Use AWS security services to detect threats and misconfigurations
We use the following AWS security services to simplify the management of cloud security risks and reduce the burden of third-party integrations. This also minimizes the amount of engineering work required by our security team.
Detect threats with Amazon GuardDuty
We use Amazon GuardDuty to keep up with the newest threat actor tactics, techniques, and procedures (TTPs) and indicators of compromise (IOCs).
GuardDuty saves us time and reduces complexity, because we don’t have to continuously engineer detections for new TTPs and IOCs for static events and machine-learning-based detections. This allows our security analysts to focus on building runbooks and quickly responding to security findings.
Discover sensitive data with Amazon Macie for Amazon S3
To host our external website, we use a few public Amazon Simple Storage Service (Amazon S3) buckets with static assets. We don’t want developers to accidentally put sensitive data in these buckets, and we wanted to understand which S3 buckets contain sensitive information, such as financial or personally identifiable information (PII).
We explored building a custom scanner to search for sensitive data, but maintaining the search patterns was too complex. It was also costly to continuously re-scan files each month. Therefore, we use Amazon Macie to continuously scan our S3 buckets for sensitive data. After Macie makes its initial scan, it will only scan new or updated objects in those S3 buckets, which reduces our costs significantly. We added filter rules to exclude files of larger size and S3 prefixes to scan required objects and provided a sampling rate to further cost optimize scanning large S3 buckets (in our case, S3 buckets greater than 1 TB).
Scan for vulnerabilities with Amazon Inspector
We use Amazon Inspector to run continuous vulnerability scans on our EC2 instances and Amazon Elastic Container Registry (Amazon ECR) container images. With Amazon Inspector, we can continuously detect if our developers are deploying and releasing vulnerable software on our EC2 instances and ECR images without setting up a third-party vulnerability scanner and installing additional endpoint agents.
Aggregate security findings with AWS Security Hub
We don’t want our security analysts to arbitrarily act on one security finding over another. This is time-consuming and does not properly prioritize the highest risks to address. We also need to track ownership, view progress of various findings, and build consistent responses for common security findings.
With AWS Security Hub, our analysts can seamlessly prioritize findings from GuardDuty, Macie, Amazon Inspector, and many other AWS services. Our analysts also use Security Hub’s built-in security checks and insights to identify AWS resources and accounts that have a high number of findings and act on them.

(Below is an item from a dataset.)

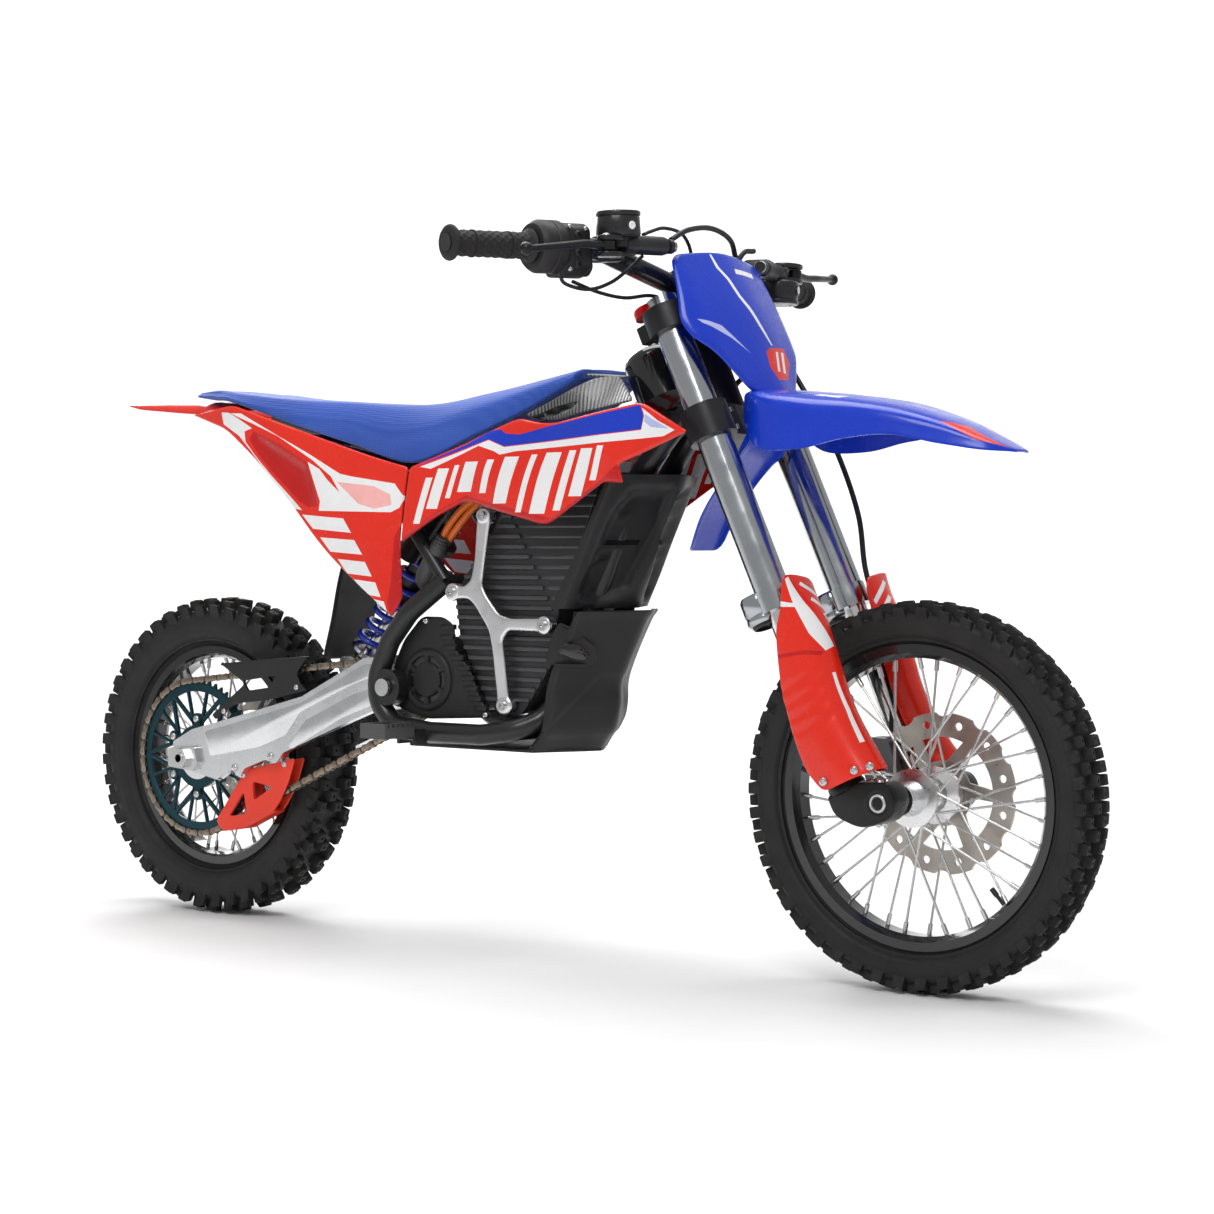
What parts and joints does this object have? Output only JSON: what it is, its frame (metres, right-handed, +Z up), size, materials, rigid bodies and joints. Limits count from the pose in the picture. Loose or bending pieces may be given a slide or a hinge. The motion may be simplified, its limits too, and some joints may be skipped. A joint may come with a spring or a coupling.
{
  "type": "motorcycle",
  "caption": "Youth electric motocross bike with spoked wheels, telescopic fork, swingarm with shock, chain drive, handlebar controls, seat, fenders and side panels.",
  "frame": {"origin": "on the ground under the middle of the bike's length, in its middle plane", "axes": "+X forward, +Y to the rider's left, +Z up"},
  "size_m": [1.6694, 0.804, 0.9628],
  "materials": {
    "frame_black": "satin black paint",
    "battery_cast": "cast, satin black",
    "brace_silver": "satin",
    "bolt_steel": "bright",
    "black_plastic": "moulded",
    "gloss_black": "gloss",
    "patterned_black": "woven-fibre pattern",
    "red_plastic": "moulded red",
    "blue_plastic": "moulded blue",
    "seat_vinyl": "textured blue cover",
    "polished_aluminium": "polished",
    "caliper_grey": "anodised",
    "chain_steel": "oiled",
    "hose_rubber": "matte",
    "tyre_rubber": "matte",
    "rim_black": "gloss black",
    "hub_silver": "polished",
    "sprocket_teal": "anodised dark teal",
    "disc_steel": "ground",
    "damper_orange": "anodised",
    "spring_blue": "powder coated",
    "clamp_grey": "black anodised",
    "fork_silver": "polished grey",
    "fork_chrome": "hard chrome",
    "bar_black": "satin black",
    "grip_rubber": "ribbed",
    "lever_black": "satin black",
    "button_red": "gloss",
    "peg_steel": "cast steel"
  },
  "bodies": {
    "frame": {"main_frame": "frame_black", "battery_case": "battery_cast", "battery_braces": "brace_silver", "frame_bolts": "bolt_steel", "belly_guard": "black_plastic", "side_covers": "black_plastic", "motor": "battery_cast", "drive_cover": "black_plastic", "head_cowl": "gloss_black", "rear_fender": "red_plastic", "side_panels": "red_plastic", "shrouds": "red_plastic", "top_cover": "patterned_black", "seat": "seat_vinyl"},
    "swingarm": {"swingarm": "polished_aluminium", "rear_axle": "bolt_steel", "chain_guard": "black_plastic", "chain_guide": "red_plastic", "rear_caliper": "caliper_grey", "drive_chain": "chain_steel", "rear_brake_hose_rear": "hose_rubber"},
    "rear_wheel": {"rear_tyre": "tyre_rubber", "rear_rim": "rim_black", "rear_spokes": "bolt_steel", "rear_hub": "hub_silver", "rear_sprocket": "sprocket_teal", "rear_brake_disc": "disc_steel"},
    "drive": {"drive_sprocket": "chain_steel"},
    "shock_upper": {"shock_body": "damper_orange", "shock_spring": "spring_blue"},
    "shock_lower": {"shock_rod": "bolt_steel"},
    "steering": {"upper_clamp": "clamp_grey", "lower_clamp": "clamp_grey", "fork_outer_tubes": "fork_silver", "handlebar": "bar_black", "left_grip": "grip_rubber", "throttle_housing": "black_plastic", "left_switch": "black_plastic", "master_cylinders": "clamp_grey", "number_plate": "blue_plastic", "front_fender": "blue_plastic", "control_wires": "hose_rubber", "rear_brake_hose_front": "hose_rubber"},
    "fork_lower": {"fork_inner_tubes": "fork_chrome", "fork_feet": "clamp_grey", "fork_guards": "red_plastic", "front_axle": "bolt_steel", "front_caliper": "caliper_grey", "front_brake_hose": "hose_rubber"},
    "front_wheel": {"front_tyre": "tyre_rubber", "front_rim": "rim_black", "front_spokes": "bolt_steel", "front_hub": "hub_silver", "front_brake_disc": "disc_steel"},
    "throttle": {"throttle_grip": "grip_rubber"},
    "right_lever": {"right_brake_lever": "lever_black"},
    "left_lever": {"left_brake_lever": "lever_black"},
    "stop": {"stop_button": "button_red"},
    "right_peg": {"right_foot_peg": "peg_steel"},
    "left_peg": {"left_foot_peg": "peg_steel"}
  },
  "joints": [
    {"name": "steering", "type": "hinge", "parent": "frame", "child": "steering", "pos_m": [0.28415, 0, 0.75915], "axis": [-0.4163, 0, 0.9092], "range_deg": [-40, 40], "deforming": ["rear_brake_hose_front"]},
    {"name": "fork_travel", "type": "slide", "parent": "steering", "child": "fork_lower", "axis": [-0.4163, 0, 0.9092], "range_m": [0, 0.15], "stiffness_N_per_m": 5200, "springref_m": -0.03, "deforming": ["front_brake_hose"]},
    {"name": "front_wheel_spin", "type": "hinge", "parent": "fork_lower", "child": "front_wheel", "pos_m": [0.59375, 0, 0.241], "axis": [0, 1, 0], "continuous": true},
    {"name": "swingarm_pivot", "type": "hinge", "parent": "frame", "child": "swingarm", "pos_m": [-0.17825, 0, 0.355], "axis": [0, 1, 0], "range_deg": [0, 22], "stiffness_Nm_per_rad": 700, "springref_deg": -6.88, "deforming": ["shock_spring", "drive_chain", "rear_brake_hose_rear"]},
    {"name": "rear_wheel_spin", "type": "hinge", "parent": "swingarm", "child": "rear_wheel", "pos_m": [-0.59925, 0, 0.2355], "axis": [0, 1, 0], "continuous": true},
    {"name": "drive_spin", "type": "hinge", "parent": "frame", "child": "drive", "pos_m": [-0.10425, 0, 0.372], "axis": [0, 1, 0], "continuous": true},
    {"name": "shock_swing", "type": "hinge", "parent": "frame", "child": "shock_upper", "pos_m": [-0.11325, 0, 0.64], "axis": [0, 1, 0], "range_deg": [0, 6]},
    {"name": "shock_stroke", "type": "slide", "parent": "shock_upper", "child": "shock_lower", "axis": [0.6402, 0, 0.7682], "range_m": [0, 0.06]},
    {"name": "throttle_twist", "type": "hinge", "parent": "steering", "child": "throttle", "pos_m": [0.18542, -0.33776, 0.91298], "axis": [-0.2958, -0.9547, -0.0314], "range_deg": [0, 75], "stiffness_Nm_per_rad": 0.25, "springref_deg": -17.19},
    {"name": "right_brake_pull", "type": "hinge", "parent": "steering", "child": "right_lever", "pos_m": [0.27071, -0.21454, 0.91703], "axis": [0, 0.0328, -0.9995], "range_deg": [0, 12], "stiffness_Nm_per_rad": 2, "springref_deg": -5.73},
    {"name": "left_brake_pull", "type": "hinge", "parent": "steering", "child": "left_lever", "pos_m": [0.27071, 0.21454, 0.91703], "axis": [0, 0.0328, 0.9995], "range_deg": [0, 12], "stiffness_Nm_per_rad": 2, "springref_deg": -5.73},
    {"name": "stop_press", "type": "slide", "parent": "steering", "child": "stop", "axis": [-0.9552, -0.2957, 0.0097], "range_m": [0, 0.001], "stiffness_N_per_m": 400, "springref_m": -0.001},
    {"name": "right_peg_fold", "type": "hinge", "parent": "frame", "child": "right_peg", "pos_m": [-0.12325, -0.131, 0.294], "axis": [-1, 0, 0], "range_deg": [0, 60], "stiffness_Nm_per_rad": 0.5, "springref_deg": -28.65},
    {"name": "left_peg_fold", "type": "hinge", "parent": "frame", "child": "left_peg", "pos_m": [-0.12325, 0.131, 0.294], "axis": [1, 0, 0], "range_deg": [0, 60], "stiffness_Nm_per_rad": 0.5, "springref_deg": -28.65}
  ],
  "couplings": [
    {"joint": "drive_spin", "follows": "rear_wheel_spin", "ratio": 3.7333},
    {"joint": "shock_swing", "follows": "swingarm_pivot", "ratio": 0.204},
    {"joint": "shock_stroke", "follows": "swingarm_pivot", "m_per_rad": 0.1415}
  ]
}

Setting up the threat detection services
This is how we set up these services:
- Assigned a security tooling account (covered in a previous blog post in this series) as the delegated administrator for these services. The delegated administrator configures the services and aggregates findings from other member accounts.
- Used the AWS Security Reference Architecture and the associated scripts to assist with set up, which helped ensure we set up and configured the security services according to best practices.
- Used Security Hub’s new multi-Region aggregation to aggregate all findings into our primary Region.
- Integrated Jira with the security tooling account with the steps outlined in How to set up a two-way integration between AWS Security Hub and Jira Service Management to track ownership and remediation status.
Our security analysts use Security Hub-generated Jira tickets to view, prioritize, and respond to all security findings and misconfigurations across our AWS environment.
Through this configuration, our analysts no longer need to pivot between various AWS accounts, security tool consoles, and Regions, which makes the day-to-day management and operations much easier. Figure 1 depicts the data flow to Security Hub.
Figure 1. Aggregation of security services in security tooling account
Figure 2. Delegated administrator setup
Before hypergrowth, there was no formal way to respond to security incidents. To prevent future security issues, we built incident response plans and processes to quickly address potential security incidents and minimize the impact and exposure. Following the AWS Security Incident Response Guide and NIST framework, we adopted the following best practices.
Playbooks and runbooks for repeatability
We developed incident response playbooks and runbooks for repeatable responses for security events that include:
- Playbooks for more strategic scenarios and responses based on some of the sample playbooks found here.
- Runbooks that provide step-by-step guidance for our security analysts to follow in case an event occurs. We used Amazon SageMaker notebooks and AWS Systems Manager Incident Manager runbooks to develop repeatable responses for pre-identified incidents, such as suspected command and control activity on an EC2 instance.
Automation for quicker response time
After developing our repeatable processes, we identified areas where we could accelerate responses to security threats by automating the response. We used the AWS Security Hub Automated Response and Remediation solution as a starting point.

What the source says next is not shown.